In industrial plants, coal, industrial waste, domestic waste, oil, peat, biomass or any other materials are utilized for combustion in boilers in order to operate the plants and produce electricity or other products. However, combustion of such materials produces flue gas that contains dust particles, which ultimately emit into ambient air adding pollution to the surrounding environment. In order to keep such emission at low level, the industrial plants most widely utilize Electrostatic Precipitators (hereinafter referred to as “ESP”). The ESP is a device that collects the flue gas from the boiler and removes the dust particles from the flue gas using the force of an induced electrostatic charge.

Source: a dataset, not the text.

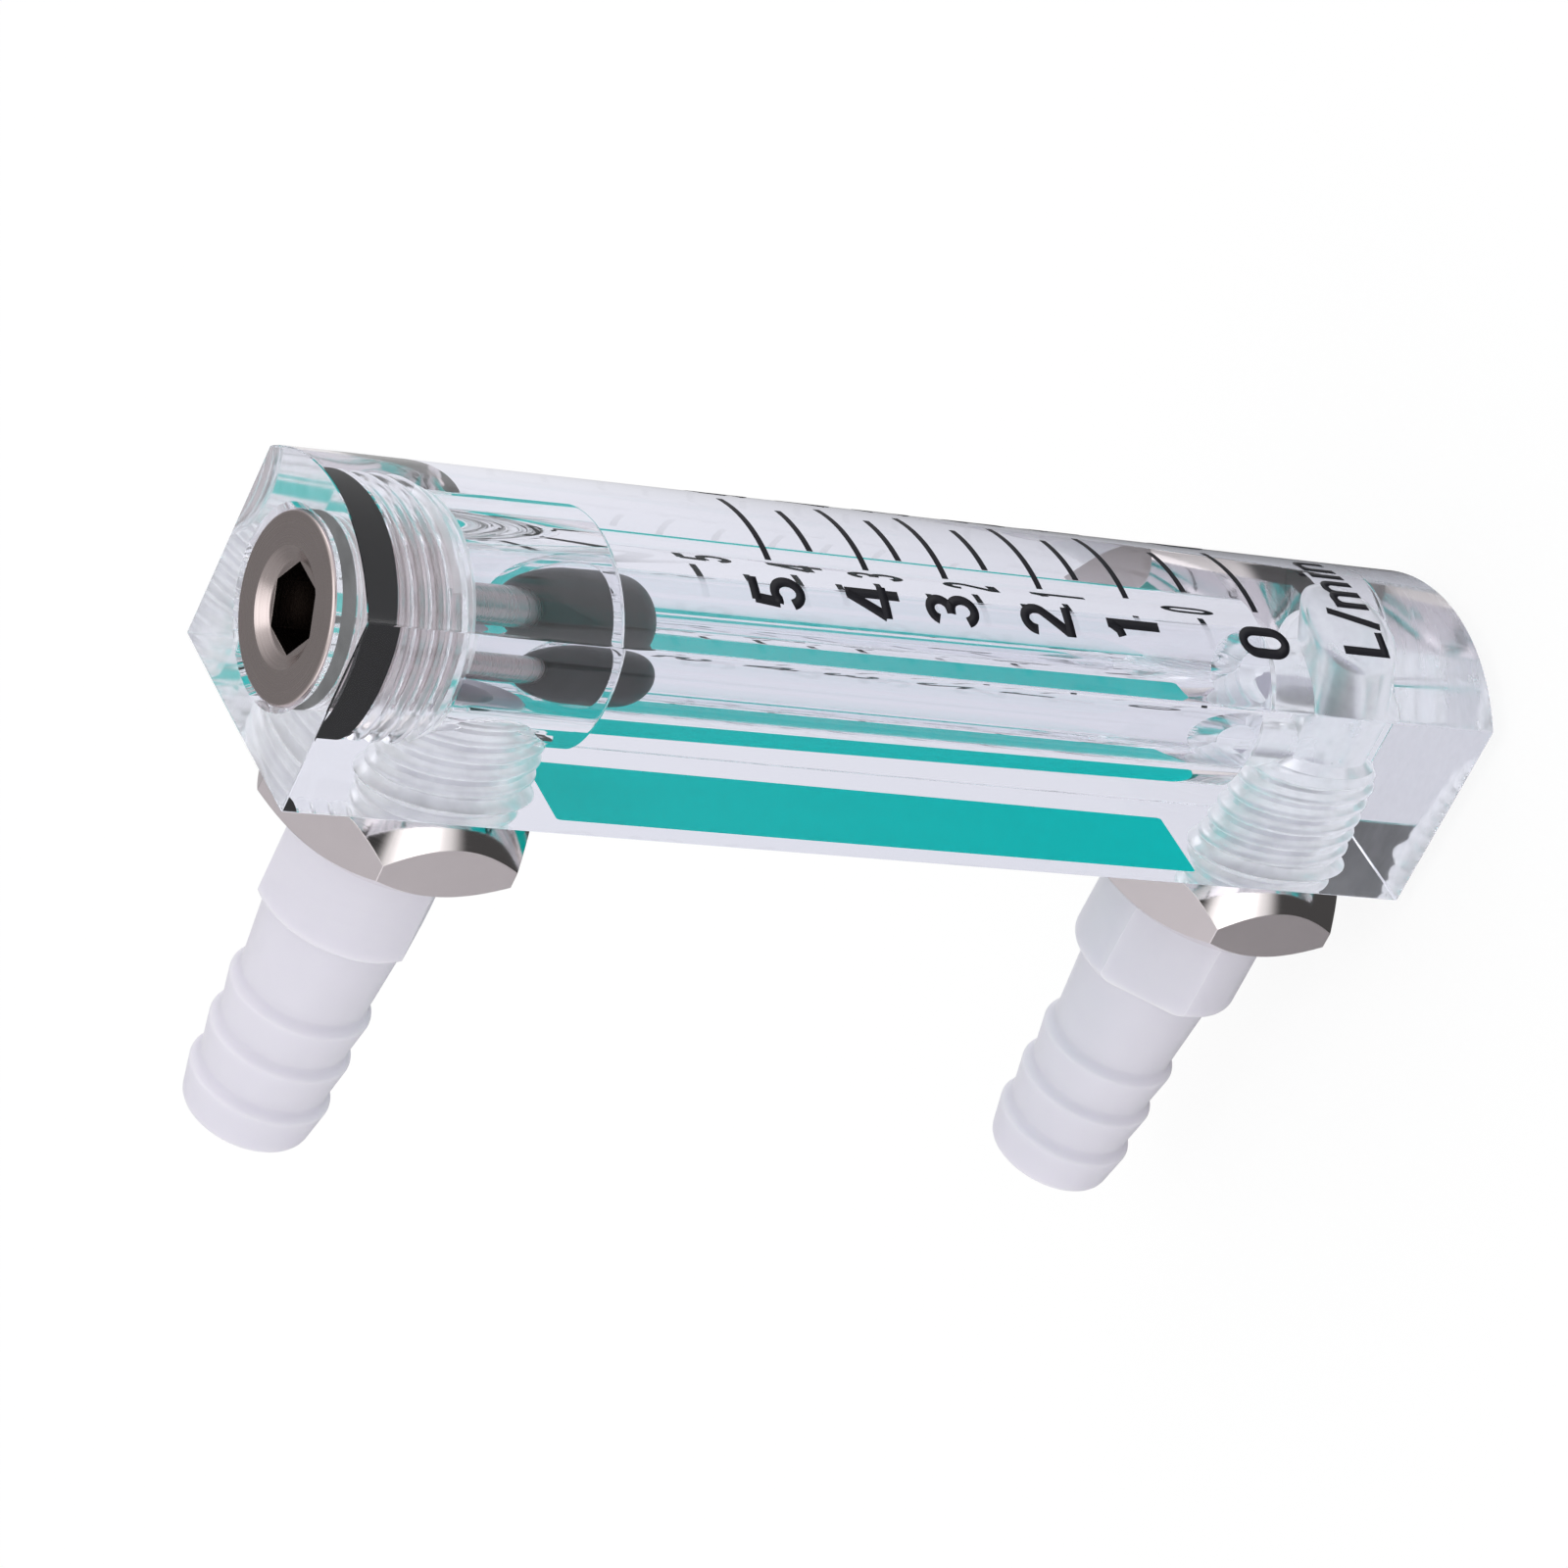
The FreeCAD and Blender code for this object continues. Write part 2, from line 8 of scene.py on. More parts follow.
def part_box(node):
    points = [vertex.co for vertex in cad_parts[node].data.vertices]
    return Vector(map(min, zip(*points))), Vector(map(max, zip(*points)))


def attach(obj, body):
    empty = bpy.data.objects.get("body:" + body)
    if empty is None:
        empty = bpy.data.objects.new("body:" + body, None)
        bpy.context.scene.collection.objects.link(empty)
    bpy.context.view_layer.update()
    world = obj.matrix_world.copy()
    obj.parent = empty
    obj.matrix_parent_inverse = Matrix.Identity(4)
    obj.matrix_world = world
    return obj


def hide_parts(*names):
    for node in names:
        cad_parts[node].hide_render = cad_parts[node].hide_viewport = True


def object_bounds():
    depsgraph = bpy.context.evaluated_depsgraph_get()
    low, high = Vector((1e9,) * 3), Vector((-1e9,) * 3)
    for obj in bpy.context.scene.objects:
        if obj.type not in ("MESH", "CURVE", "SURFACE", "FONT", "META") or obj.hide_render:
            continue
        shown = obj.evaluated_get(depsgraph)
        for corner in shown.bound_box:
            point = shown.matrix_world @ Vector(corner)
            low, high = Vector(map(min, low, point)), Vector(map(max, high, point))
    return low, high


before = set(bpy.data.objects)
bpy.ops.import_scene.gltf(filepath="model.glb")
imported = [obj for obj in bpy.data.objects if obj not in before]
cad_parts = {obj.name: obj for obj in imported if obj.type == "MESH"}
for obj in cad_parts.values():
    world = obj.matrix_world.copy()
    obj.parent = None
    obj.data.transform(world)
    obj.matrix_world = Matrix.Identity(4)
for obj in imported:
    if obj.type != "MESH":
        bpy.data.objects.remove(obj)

# Oxygen flowmeter. The clear block is drilled and tapped for real, so that light finds the
# same way through it as in the real one. Then come the pieces in and on it, the print,
# the studio and the camera. Shapes are drawn in millimetres and brought to metres at the end.

cadBounds = [list(corner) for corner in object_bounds()]
mm = 0.001


def boxMm(node):
    low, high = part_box(node)
    return low / mm, high / mm


# Node helpers

class Wire:
    # One output of a node. Arithmetic on it adds Math nodes to its tree.
    def __init__(self, tree, socket):
        self.tree = tree
        self.socket = socket

    def math(self, operation, *others):
        return addNode(self.tree, "ShaderNodeMath", {"operation": operation},
                       dict(enumerate((self,) + others)))

    def __add__(self, other):
        return self.math("ADD", other)

    def __sub__(self, other):
        return self.math("SUBTRACT", other)

    def __rsub__(self, other):
        return addNode(self.tree, "ShaderNodeMath", {"operation": "SUBTRACT"}, {0: other, 1: self})

    def __mul__(self, other):
        return self.math("MULTIPLY", other)

    def __truediv__(self, other):
        return self.math("DIVIDE", other)

    def ramp(self, low, high, outLow=0.0, outHigh=1.0):
        return addNode(self.tree, "ShaderNodeMapRange", {"interpolation_type": "SMOOTHSTEP"},
                       {"Value": self, "From Min": low, "From Max": high,
                        "To Min": outLow, "To Max": outHigh})

    def mix(self, first, second, kind="RGBA"):
        # The Mix node has sockets of its own for each kind of value.
        inputs = {"RGBA": (6, 7), "FLOAT": (2, 3)}[kind]
        return addNode(self.tree, "ShaderNodeMix", {"data_type": kind},
                       {0: self, inputs[0]: first, inputs[1]: second},
                       out={"RGBA": 2, "FLOAT": 0}[kind])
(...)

The ESPs are generally designed for a particular coal type or a coal range and process conditions as the dust collection efficiency of an ESP greatly depends on characteristic of the dust it handles. However, during these days the industrial plants or utility industries frequently change the coal type due to economical pressure. Mostly the shift is toward cheaper coals that produce high resistive dust which are often difficult to collect by the ESP. In view of the said problem, the conventional ESPs need to be upgraded from time to time to make it more efficient towards the collection of the dust. However, such up gradation often means expansion of ESP which is quite expensive.
Further a method that is widely used to improve performance of the ESPs is to condition the flue gas using Flue Gas Conditioning Agents before it enters into the ESP. Some of the most common used Flue Gas Conditioning Agents (hereinafter referred to as “FGCA”), are SO3, NH3, and water. The conditioning is generally carried out by injecting any of the FGCAs or combinations thereof to the flue gases before it enters the ESPs. The FGCA improve the ESP performance by changing dust characteristics favorably.
In conventional methods, for conditioning the flue gas, the injection quantity of FGCAs is generally decided based on parameters, such as a power consumption of transformer of the ESP, opacity at stake of the industrial plant, or combination thereof
However, these methods may not be the most optimal because these methods use the parameters whose values depend upon several factors besides dust characteristics. For example: when the parameter power consumption of transformer is in use, generally the FGCAs injection quantity is kept inversely changing with the power consumption. This may lead to wrong injection quantity as the power consumption variation may also be due to some other reasons, such as, high spark rate, poor gas distribution etc. beside change in dust or flue gases property. Further, most commonly used opacity signal may also not give a right indication of injection need. Sometime, a wrong opacity signal resulting in a high FGCA injection may be given due to NOx fumes in the stakes.
Boiler load is independent of dust characteristics and use of only boiler load for deciding injection quantity may go very wrong with change in process conditions such as fuel. All these parameters depends on one or more variables beside dust characteristics, therefore chances of injecting the accurate FGCAs based on these parameters may be not be good as other variables are acting constantly. To be on safer side, often, operators of the industrial plants choose to over inject the FGCAs rather than risking penalties due to high emissions. This results in high operating cost due to excess consumption of FGCAs as well as significantly increased power consumption in the ESP.
Beside this, the injection with conventional controllers may need continuous intervention of the operators to optimize, if a major process change occurs. In Industrial plants, these process changes occur very frequently, which requires continuous attention of the operators on an FGCA system to manually adjust the settings to keep FGCAs injection and emission at acceptable level.
It is important that the FGCAs are injected or added in the dust laden flue gas stream in optimum quantity as the quantity lower than necessary may not result in optimum performance of the ESP, and the quantity more than necessary may result in high cost of agent, high power consumption in the ESP, corrosion in the ESP, and dust built up etc. The existing methods of controlling the injection rate of FGCA by linking it to parameters such as transformer power consumption or opacity or boiler load or combination thereof is not enough to obviate the problems in the conventional industrial plants.